- _WHAT YOU ARE ASKED TO DO_
Scan the records below. List lines holding "Blender".

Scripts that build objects
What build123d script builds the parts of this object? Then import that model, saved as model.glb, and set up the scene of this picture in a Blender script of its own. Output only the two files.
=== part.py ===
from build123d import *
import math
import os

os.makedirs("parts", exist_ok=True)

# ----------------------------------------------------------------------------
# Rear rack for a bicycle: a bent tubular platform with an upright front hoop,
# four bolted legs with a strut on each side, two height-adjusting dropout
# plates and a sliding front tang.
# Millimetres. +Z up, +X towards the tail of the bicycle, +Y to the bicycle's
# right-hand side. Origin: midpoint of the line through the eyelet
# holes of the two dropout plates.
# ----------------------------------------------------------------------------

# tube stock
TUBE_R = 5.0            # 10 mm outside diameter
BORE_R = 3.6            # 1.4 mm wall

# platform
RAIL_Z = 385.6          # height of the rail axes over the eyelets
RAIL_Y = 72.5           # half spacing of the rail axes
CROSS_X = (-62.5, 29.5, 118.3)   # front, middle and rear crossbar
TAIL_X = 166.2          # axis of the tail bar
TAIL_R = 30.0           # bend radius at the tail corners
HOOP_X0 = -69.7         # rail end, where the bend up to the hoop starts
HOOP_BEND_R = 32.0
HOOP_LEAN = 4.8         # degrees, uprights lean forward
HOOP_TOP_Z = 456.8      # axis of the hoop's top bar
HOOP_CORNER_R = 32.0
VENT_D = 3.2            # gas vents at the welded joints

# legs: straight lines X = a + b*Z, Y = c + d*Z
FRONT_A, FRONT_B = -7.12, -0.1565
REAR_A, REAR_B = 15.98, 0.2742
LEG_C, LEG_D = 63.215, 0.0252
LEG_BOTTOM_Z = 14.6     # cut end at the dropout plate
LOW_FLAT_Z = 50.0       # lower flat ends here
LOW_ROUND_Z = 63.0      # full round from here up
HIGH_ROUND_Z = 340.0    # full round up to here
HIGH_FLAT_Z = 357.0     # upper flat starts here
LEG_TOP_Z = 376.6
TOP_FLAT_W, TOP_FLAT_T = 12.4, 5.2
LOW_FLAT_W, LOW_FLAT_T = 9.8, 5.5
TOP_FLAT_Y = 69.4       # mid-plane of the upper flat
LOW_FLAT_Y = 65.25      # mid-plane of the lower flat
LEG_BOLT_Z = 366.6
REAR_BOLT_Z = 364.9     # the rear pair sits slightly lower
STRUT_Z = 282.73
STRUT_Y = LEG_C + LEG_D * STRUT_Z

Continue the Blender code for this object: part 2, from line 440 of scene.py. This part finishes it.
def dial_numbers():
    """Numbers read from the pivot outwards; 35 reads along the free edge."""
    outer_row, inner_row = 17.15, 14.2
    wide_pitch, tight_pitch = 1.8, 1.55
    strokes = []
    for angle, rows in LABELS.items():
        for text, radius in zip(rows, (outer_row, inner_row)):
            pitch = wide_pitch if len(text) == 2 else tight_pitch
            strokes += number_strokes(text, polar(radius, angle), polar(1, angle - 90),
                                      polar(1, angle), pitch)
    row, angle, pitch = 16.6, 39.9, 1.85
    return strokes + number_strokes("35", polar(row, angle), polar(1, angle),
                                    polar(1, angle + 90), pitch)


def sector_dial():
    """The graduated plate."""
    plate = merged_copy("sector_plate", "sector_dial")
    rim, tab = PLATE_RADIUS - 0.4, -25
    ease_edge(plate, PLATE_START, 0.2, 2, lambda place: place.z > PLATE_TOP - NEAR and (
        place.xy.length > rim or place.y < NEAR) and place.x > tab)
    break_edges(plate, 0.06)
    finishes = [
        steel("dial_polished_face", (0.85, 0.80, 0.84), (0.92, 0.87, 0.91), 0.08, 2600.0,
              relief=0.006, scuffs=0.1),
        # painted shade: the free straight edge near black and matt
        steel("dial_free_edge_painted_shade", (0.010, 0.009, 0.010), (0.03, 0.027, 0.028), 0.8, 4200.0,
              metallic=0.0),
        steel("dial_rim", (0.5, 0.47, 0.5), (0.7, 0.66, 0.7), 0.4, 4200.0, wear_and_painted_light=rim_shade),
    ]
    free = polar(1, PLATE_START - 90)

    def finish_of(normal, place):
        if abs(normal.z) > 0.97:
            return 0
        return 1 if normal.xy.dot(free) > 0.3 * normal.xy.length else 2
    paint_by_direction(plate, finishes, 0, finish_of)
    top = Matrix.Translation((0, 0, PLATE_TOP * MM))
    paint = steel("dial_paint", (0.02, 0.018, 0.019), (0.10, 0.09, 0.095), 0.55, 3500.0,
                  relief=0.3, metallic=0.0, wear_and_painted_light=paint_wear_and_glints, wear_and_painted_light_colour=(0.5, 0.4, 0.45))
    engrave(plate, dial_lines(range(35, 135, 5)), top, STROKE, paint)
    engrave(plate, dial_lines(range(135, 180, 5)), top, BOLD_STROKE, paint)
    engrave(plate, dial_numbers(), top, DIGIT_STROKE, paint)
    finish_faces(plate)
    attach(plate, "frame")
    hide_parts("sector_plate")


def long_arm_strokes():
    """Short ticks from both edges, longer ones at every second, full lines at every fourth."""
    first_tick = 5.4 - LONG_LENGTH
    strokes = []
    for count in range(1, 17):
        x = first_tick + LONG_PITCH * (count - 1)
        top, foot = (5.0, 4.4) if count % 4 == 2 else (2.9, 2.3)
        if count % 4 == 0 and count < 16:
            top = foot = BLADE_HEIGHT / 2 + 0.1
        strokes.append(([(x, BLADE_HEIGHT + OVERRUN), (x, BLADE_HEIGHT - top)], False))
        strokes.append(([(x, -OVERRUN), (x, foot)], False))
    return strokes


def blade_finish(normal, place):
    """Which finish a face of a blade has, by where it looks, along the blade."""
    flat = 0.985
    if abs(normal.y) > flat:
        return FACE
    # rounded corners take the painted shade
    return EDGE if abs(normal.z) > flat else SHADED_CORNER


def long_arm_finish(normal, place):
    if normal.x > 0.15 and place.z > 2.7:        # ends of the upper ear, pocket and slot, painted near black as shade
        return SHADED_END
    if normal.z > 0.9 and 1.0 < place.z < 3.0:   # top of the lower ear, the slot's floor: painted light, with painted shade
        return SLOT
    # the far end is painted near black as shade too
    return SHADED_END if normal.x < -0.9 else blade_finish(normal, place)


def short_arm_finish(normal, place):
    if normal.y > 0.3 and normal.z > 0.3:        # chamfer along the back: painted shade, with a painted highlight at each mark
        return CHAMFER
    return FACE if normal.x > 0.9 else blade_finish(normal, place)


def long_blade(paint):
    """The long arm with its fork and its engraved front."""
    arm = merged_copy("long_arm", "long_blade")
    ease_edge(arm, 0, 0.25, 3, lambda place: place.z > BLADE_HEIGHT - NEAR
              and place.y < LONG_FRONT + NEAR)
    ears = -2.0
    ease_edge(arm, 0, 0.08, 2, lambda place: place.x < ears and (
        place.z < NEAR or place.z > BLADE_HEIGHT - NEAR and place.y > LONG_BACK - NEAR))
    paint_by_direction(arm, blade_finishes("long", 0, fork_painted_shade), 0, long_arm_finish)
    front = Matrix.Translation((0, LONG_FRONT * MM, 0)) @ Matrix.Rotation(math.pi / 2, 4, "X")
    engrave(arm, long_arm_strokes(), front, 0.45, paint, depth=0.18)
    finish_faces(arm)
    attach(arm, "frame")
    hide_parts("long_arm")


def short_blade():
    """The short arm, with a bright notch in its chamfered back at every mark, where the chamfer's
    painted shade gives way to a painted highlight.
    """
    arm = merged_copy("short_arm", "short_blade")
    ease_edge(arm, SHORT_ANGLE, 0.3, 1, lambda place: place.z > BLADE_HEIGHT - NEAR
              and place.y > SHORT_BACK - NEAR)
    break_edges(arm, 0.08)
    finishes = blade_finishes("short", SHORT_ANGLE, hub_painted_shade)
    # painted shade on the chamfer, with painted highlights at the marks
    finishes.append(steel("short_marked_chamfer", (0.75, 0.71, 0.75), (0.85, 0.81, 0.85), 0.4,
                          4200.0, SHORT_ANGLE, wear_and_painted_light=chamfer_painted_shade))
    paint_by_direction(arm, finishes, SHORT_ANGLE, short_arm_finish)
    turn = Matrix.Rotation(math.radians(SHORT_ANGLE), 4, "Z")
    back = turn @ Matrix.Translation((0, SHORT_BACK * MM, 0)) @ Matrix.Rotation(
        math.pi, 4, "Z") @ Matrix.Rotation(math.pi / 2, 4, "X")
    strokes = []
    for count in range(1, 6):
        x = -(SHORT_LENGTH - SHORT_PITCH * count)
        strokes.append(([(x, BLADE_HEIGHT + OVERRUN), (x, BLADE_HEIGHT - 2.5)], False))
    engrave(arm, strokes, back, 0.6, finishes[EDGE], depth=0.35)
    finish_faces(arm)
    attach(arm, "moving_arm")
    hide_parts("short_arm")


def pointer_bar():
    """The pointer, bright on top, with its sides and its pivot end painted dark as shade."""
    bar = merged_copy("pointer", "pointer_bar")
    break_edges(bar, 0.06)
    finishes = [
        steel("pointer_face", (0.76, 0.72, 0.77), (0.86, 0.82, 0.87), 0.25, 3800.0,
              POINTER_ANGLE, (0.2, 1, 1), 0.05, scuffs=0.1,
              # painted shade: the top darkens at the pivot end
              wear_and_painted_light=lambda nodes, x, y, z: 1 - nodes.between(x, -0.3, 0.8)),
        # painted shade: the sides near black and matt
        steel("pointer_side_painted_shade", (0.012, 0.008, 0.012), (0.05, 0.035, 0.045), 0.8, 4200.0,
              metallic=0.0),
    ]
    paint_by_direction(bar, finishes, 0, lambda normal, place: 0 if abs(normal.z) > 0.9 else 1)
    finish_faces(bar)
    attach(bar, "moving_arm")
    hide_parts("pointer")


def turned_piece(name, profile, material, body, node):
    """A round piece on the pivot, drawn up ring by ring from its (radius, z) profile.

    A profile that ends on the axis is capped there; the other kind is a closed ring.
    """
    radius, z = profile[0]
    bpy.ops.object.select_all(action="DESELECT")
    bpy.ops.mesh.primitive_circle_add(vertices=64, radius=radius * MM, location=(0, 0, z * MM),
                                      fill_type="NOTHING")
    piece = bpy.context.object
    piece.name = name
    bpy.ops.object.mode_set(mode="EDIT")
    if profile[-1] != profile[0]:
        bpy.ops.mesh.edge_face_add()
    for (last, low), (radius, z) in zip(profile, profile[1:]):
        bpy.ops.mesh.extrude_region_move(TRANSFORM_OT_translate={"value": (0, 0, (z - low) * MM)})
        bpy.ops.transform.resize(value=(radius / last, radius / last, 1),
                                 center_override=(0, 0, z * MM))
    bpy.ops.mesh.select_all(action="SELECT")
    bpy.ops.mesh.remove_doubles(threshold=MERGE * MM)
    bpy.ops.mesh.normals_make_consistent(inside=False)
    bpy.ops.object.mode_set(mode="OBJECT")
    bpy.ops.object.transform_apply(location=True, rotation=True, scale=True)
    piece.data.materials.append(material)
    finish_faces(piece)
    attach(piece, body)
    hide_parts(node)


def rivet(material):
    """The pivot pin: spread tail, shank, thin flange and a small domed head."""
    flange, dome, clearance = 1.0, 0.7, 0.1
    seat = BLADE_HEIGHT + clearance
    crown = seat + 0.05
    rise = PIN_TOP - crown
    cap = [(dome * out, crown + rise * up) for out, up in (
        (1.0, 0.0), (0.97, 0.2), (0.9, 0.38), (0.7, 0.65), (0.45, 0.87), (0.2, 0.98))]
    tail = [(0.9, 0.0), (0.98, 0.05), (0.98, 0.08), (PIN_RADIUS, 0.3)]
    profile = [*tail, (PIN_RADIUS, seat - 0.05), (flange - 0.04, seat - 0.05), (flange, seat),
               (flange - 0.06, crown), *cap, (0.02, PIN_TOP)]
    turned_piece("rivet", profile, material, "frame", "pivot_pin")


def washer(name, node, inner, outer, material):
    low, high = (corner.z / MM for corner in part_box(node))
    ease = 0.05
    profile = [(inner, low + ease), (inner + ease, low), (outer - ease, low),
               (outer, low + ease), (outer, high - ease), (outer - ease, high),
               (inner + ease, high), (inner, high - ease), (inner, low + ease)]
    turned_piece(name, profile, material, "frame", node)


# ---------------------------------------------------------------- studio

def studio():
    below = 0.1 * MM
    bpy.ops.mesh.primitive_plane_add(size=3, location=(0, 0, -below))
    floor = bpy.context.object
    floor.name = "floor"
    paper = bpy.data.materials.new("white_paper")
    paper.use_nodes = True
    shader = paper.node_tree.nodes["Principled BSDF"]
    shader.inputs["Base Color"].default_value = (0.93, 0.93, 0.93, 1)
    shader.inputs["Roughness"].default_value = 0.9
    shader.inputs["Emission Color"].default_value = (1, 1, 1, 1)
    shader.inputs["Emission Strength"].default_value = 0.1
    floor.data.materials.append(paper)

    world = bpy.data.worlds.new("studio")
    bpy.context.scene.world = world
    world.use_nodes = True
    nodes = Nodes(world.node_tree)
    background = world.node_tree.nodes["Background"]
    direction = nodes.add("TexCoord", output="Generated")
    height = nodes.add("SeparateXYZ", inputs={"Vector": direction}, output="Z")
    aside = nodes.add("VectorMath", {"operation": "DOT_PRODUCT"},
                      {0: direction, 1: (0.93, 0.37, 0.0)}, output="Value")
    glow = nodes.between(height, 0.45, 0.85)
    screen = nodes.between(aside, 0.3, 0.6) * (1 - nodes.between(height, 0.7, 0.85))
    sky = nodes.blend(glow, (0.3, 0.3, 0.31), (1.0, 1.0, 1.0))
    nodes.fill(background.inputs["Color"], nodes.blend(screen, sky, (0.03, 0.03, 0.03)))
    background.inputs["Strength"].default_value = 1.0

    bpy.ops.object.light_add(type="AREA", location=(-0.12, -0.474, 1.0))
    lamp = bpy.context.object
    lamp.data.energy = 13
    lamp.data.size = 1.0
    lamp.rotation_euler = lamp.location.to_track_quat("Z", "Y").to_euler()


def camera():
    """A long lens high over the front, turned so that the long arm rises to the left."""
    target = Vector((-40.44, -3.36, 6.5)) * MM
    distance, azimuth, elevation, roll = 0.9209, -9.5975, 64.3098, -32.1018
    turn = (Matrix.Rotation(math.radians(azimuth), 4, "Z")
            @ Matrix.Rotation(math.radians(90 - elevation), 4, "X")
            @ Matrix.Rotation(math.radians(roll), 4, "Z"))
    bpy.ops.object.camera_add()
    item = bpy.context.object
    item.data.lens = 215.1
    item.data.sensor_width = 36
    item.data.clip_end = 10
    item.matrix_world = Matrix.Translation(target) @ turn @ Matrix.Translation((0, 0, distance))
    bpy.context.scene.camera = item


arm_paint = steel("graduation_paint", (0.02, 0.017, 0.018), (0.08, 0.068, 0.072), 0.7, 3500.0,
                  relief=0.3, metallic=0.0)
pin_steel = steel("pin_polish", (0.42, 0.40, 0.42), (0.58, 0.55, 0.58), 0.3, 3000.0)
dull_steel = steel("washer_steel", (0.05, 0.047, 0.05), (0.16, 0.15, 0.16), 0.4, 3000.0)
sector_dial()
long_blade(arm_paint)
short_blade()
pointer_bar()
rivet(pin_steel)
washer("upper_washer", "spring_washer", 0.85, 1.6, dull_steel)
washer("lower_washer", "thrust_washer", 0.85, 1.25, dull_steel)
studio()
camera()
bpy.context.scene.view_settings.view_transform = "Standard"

- _COMPLETE RESPONSE_
What build123d script builds the parts of this object? Then import that model, saved as model.glb, and set up the scene of this picture in a Blender script of its own. Output only the two files.
Continue the Blender code for this object: part 2, from line 440 of scene.py. This part finishes it.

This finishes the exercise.